● Records for the task
▼▼▼

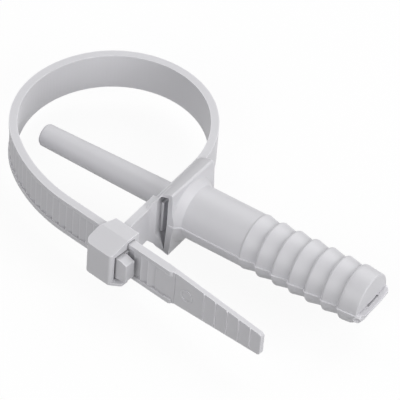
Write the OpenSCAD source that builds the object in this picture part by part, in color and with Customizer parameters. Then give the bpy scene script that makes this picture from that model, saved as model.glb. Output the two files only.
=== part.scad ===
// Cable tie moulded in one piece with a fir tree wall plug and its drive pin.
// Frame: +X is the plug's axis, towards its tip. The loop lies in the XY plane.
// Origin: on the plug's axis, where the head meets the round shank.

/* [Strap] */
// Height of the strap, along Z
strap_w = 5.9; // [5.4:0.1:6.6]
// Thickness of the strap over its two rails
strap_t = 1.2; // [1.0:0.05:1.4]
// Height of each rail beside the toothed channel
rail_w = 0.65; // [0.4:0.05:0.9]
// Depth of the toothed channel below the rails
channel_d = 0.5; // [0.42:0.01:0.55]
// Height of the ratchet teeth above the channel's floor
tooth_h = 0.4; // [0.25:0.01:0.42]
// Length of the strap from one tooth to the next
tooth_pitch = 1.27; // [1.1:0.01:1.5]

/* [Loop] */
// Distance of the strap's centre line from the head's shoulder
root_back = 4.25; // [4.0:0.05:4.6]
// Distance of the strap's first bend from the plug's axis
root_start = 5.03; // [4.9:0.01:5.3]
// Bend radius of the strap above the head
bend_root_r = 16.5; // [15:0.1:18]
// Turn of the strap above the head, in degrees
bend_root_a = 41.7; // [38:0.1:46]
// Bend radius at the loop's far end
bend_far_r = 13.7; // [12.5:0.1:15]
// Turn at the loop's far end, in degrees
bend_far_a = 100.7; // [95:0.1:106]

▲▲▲
▼▼▼

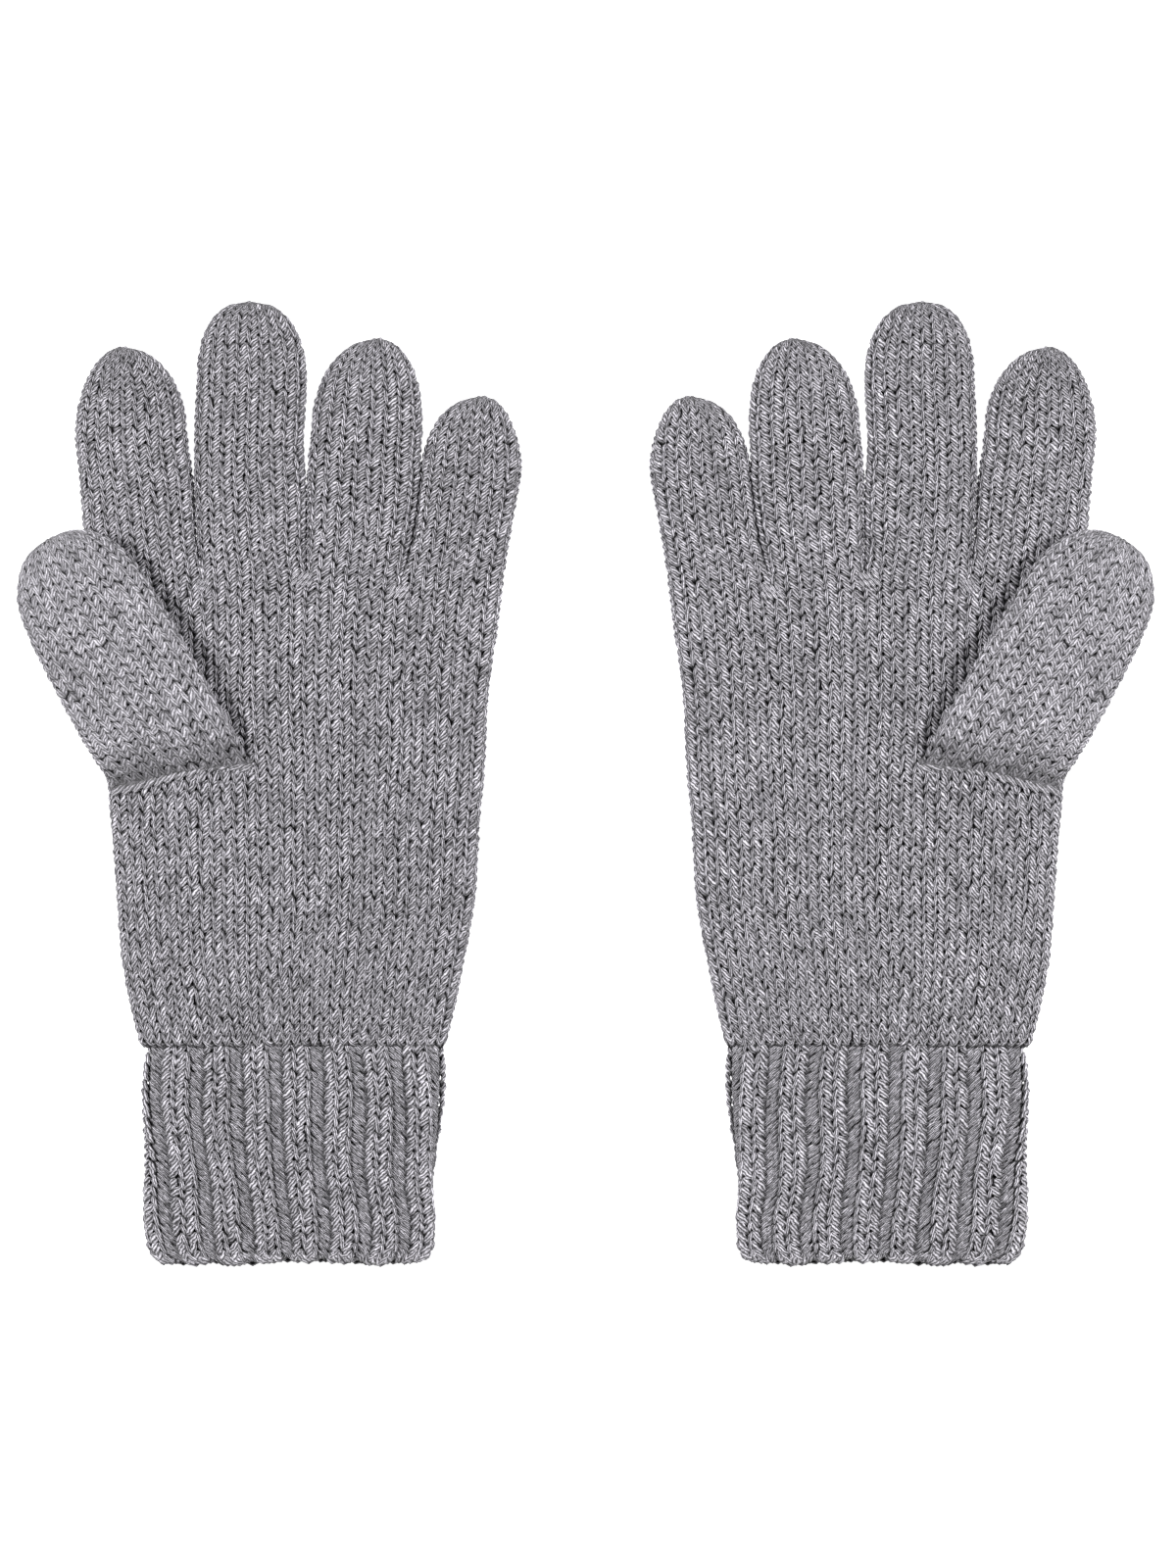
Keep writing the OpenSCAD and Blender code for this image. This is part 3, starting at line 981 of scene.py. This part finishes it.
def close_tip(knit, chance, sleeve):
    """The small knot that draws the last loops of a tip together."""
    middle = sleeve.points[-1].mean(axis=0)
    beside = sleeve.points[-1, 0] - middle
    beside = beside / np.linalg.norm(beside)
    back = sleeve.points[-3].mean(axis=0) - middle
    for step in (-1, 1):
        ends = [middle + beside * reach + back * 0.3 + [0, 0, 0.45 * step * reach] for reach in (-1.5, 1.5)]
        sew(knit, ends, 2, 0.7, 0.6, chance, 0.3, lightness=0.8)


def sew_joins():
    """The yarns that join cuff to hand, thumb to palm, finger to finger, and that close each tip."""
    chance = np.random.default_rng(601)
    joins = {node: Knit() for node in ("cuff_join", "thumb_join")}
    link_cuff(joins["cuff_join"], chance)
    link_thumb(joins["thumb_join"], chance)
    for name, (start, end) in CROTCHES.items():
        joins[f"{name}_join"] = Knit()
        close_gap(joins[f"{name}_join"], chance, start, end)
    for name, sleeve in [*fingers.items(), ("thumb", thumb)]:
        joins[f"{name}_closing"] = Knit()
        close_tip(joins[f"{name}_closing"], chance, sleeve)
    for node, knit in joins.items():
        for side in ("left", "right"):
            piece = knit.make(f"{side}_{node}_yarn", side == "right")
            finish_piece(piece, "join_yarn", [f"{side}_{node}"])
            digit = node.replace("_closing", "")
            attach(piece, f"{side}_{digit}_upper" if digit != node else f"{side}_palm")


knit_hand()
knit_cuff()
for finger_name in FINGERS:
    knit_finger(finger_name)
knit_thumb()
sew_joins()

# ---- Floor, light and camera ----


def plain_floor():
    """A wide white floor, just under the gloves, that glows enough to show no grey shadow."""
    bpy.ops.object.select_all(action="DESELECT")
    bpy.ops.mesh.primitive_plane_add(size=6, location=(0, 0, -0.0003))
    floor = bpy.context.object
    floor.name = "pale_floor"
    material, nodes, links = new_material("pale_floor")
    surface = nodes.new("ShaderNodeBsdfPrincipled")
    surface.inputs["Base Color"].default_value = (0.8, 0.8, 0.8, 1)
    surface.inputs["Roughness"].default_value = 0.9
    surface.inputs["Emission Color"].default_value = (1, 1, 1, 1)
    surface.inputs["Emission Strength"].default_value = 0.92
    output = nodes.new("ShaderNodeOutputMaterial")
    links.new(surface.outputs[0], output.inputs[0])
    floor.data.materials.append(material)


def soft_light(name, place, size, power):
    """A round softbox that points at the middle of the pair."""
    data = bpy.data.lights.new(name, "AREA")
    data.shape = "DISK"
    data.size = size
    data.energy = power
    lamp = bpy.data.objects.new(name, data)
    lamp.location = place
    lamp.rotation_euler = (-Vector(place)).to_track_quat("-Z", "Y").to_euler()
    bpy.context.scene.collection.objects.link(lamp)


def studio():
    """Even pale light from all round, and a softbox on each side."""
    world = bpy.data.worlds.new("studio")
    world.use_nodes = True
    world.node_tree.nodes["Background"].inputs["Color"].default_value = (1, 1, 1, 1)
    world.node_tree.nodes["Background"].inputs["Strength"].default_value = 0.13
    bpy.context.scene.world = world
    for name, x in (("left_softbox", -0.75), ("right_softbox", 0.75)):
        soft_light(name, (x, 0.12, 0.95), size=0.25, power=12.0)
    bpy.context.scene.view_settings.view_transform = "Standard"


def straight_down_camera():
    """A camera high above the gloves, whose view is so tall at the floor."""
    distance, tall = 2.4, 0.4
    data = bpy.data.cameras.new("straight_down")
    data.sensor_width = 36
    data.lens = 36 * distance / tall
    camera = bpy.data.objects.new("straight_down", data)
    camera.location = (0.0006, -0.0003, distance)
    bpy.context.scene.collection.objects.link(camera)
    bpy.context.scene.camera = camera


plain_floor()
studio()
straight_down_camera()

▲▲▲
▼▼▼

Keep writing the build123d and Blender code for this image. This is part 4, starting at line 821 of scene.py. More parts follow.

▲▲▲

● Short exercise
Repeat exactly the lines from the one that contains "digit != node" through the one that contains "bpy.context.scene.collection.objects.link(lamp)", and only those.

● Answer below
            attach(piece, f"{side}_{digit}_upper" if digit != node else f"{side}_palm")


knit_hand()
knit_cuff()
for finger_name in FINGERS:
    knit_finger(finger_name)
knit_thumb()
sew_joins()

# ---- Floor, light and camera ----


def plain_floor():
    """A wide white floor, just under the gloves, that glows enough to show no grey shadow."""
    bpy.ops.object.select_all(action="DESELECT")
    bpy.ops.mesh.primitive_plane_add(size=6, location=(0, 0, -0.0003))
    floor = bpy.context.object
    floor.name = "pale_floor"
    material, nodes, links = new_material("pale_floor")
    surface = nodes.new("ShaderNodeBsdfPrincipled")
    surface.inputs["Base Color"].default_value = (0.8, 0.8, 0.8, 1)
    surface.inputs["Roughness"].default_value = 0.9
    surface.inputs["Emission Color"].default_value = (1, 1, 1, 1)
    surface.inputs["Emission Strength"].default_value = 0.92
    output = nodes.new("ShaderNodeOutputMaterial")
    links.new(surface.outputs[0], output.inputs[0])
    floor.data.materials.append(material)


def soft_light(name, place, size, power):
    """A round softbox that points at the middle of the pair."""
    data = bpy.data.lights.new(name, "AREA")
    data.shape = "DISK"
    data.size = size
    data.energy = power
    lamp = bpy.data.objects.new(name, data)
    lamp.location = place
    lamp.rotation_euler = (-Vector(place)).to_track_quat("-Z", "Y").to_euler()
    bpy.context.scene.collection.objects.link(lamp)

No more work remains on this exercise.